Still. It must have been agonizing, surreal?
"No, it was very easy. Everyone gave the best of themselves," Dagueneau says, sitting in the small house in front of the wine cellar that the Dagueneaus call La Maison d'Henri. It has an office downstairs and a couple of bedrooms on the second floor.
I had lived in the Maison d'Henri for a couple of months in 1990 while researching a book on the Loire. At the time, Louis-Benjamin was a droll and dreamy little boy of 7. Now he's tall, muscular and bearded, and every bit as opinionated as his father.
In fact, it seems if I close my eyes, it sounds like Didier and not Louis-Benjamin who is talking. And, as articulate as his father was, Louis-Benjamin brings Didier and his convictions even more clearly into focus.
Since he worked side by side with his father from 2004 on, he seems to take his success as a matter of course. "I started working in the vineyards and tasting wines when I was 10," Dagueneau says. "When Didier opened a great bottle — a Jayer, say, or an '89 Chinon Dioterie, or a Mas Jullien — we tasted and I listened to what he said and tried to find what he described in the glass.
"When I was about 14 or 15, I really started tasting Sauvignon Blanc. Our own wines. We'd taste those made from grapes that had been de-stemmed and from grapes that hadn't been de-stemmed, for example, wines that were filtered or not filtered, sulfured or not sulfured; wines aged in different types of barrels or barrels with different levels of toasting. We'd taste the lees, the grapes, oxidized wines."
Dagueneau went to several professional schools, earning a degree in viticulture and oenology. Before returning to the family property in 2004, he apprenticed with vintners as exigent as his father, spending at least a year with Francois Chidaine in Montlouis and Vouvray in the Loire and another year with Olivier Jullien at Mas Jullien in the Languedoc. He remains close to both.
"But I really learned everything from Didier," he says. "In essence, a wine must reflect its terroir and its vintage. No. 1: Wine is made in the vineyard. Everybody says that, but no one does it. You need to be rigorous and to have good sense. Second: Respect for nature. We converted to organic farming back in the 1990s. We tried everything in the vineyards and the cellar. We kept what we liked, and we ignored the rest."
So-called natural wines have become an important trend — the word "natural" subject to many interpretations but often embracing some variation on the noninterventionist, less-is-more philosophy: no weed killers or commercial fertilizer in the vineyard, for example, and, when it comes to winemaking, no added anything, starting with sulfur, sugar and yeast, and no manipulations like controlling the temperature of fermentation, or fining or filtering the wine before bottling.
Louis-Benjamin, like his father, thumbs his nose at the natural-wine dogma: "We're noninterventionist, but it's not nature that prunes the vines or that presses the grapes," he says, and spells out some of the techniques they adopted and those they discarded.

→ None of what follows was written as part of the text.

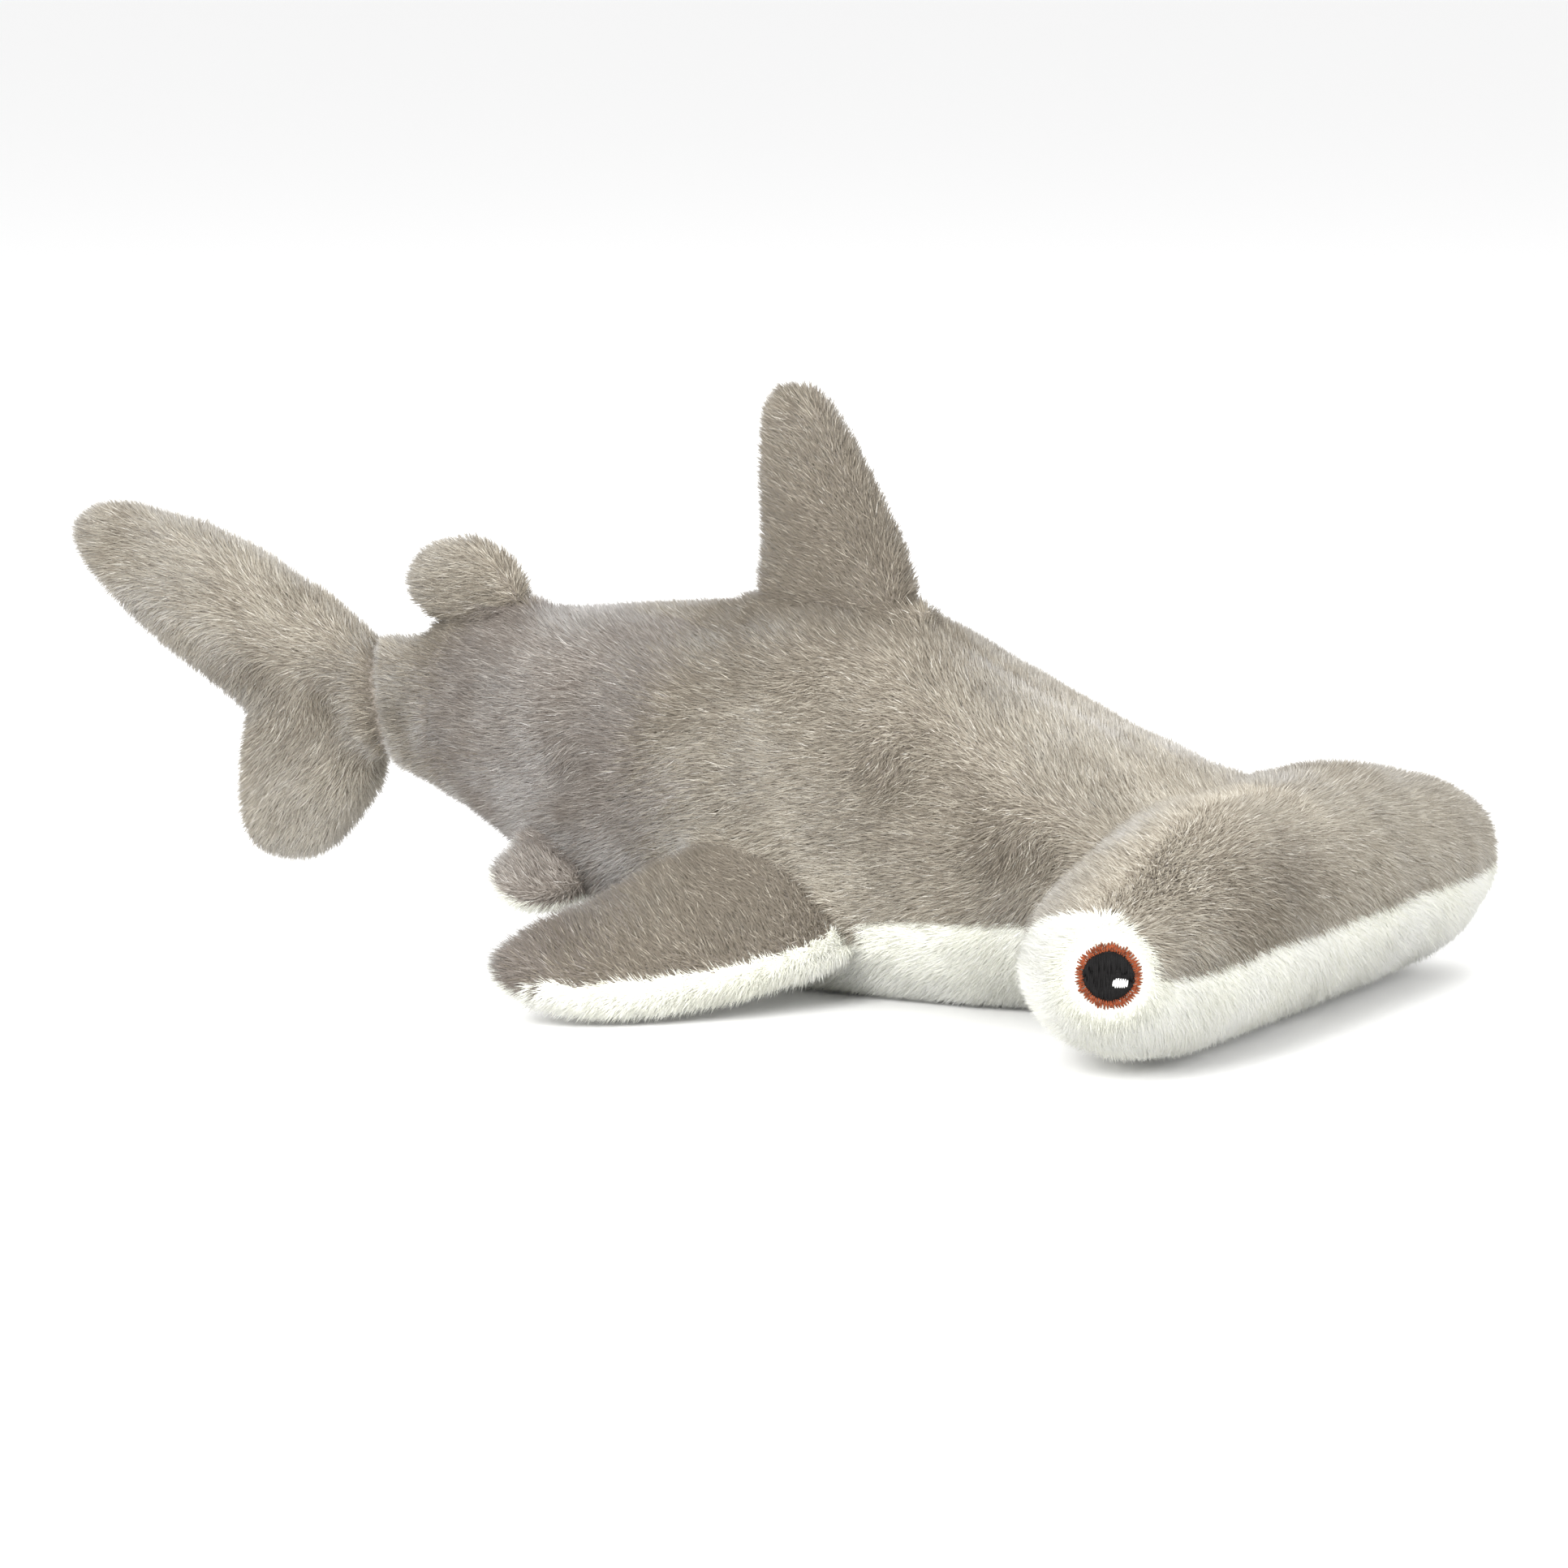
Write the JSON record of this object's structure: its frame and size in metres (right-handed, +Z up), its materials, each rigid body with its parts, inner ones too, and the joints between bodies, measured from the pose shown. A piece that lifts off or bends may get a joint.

"Working the soil — by plowing, sometimes with a horse — is something we kept. We don't use weed killers and we kept some of the infusions [essentially homeopathic vine treatments], others not. And we don't work with laboratory analysis. We decide the date of harvest by tasting the grapes. We decide if we've decanted the wine sufficiently by looking at the juice, and so forth. We rejected working without sulfur or without added yeasts. You can't make dry wines without yeast. There'll always be some residual sugar or, if the fermentation goes too slowly for lack of yeast, there may be some off-flavors like volatile acidity. We do everything to keep the fermentation temperature cool. We don't fine, but we do filter the wines."
"Another thing Didier taught me," Dagueneau says, obviously warming to the subject and sounding more and more like his father with every sentence, "wine has a certain potential at harvest. Every intervention you make, if it's not at exactly the right moment, you lose something. You have to make the right decision at the right time in order to keep what nature has given."
Now, in mid-October, Dagueneau is delighted with what nature has given.
First, he became a father (of a son named Lou) on Sept. 20, a week before harvest began. And then he succeeded in bringing all his fruit in before the rains began at the beginning of October and is jubilant about the quality — comparing it to 2002, one of his favorite vintages.
Thinking back on the 2008 harvest, Louis-Benjamin reflected, "I had a difficult moment of feeling that I was living Didier's life, that I'd stolen something. Then I realized that I was lucky. For me the hardest thing has been that my father didn't live to taste my first vintage. This is a regret that I'll always carry with me."
Jacqueline Friedrich is author of "A Wine and Food Guide to the Loire."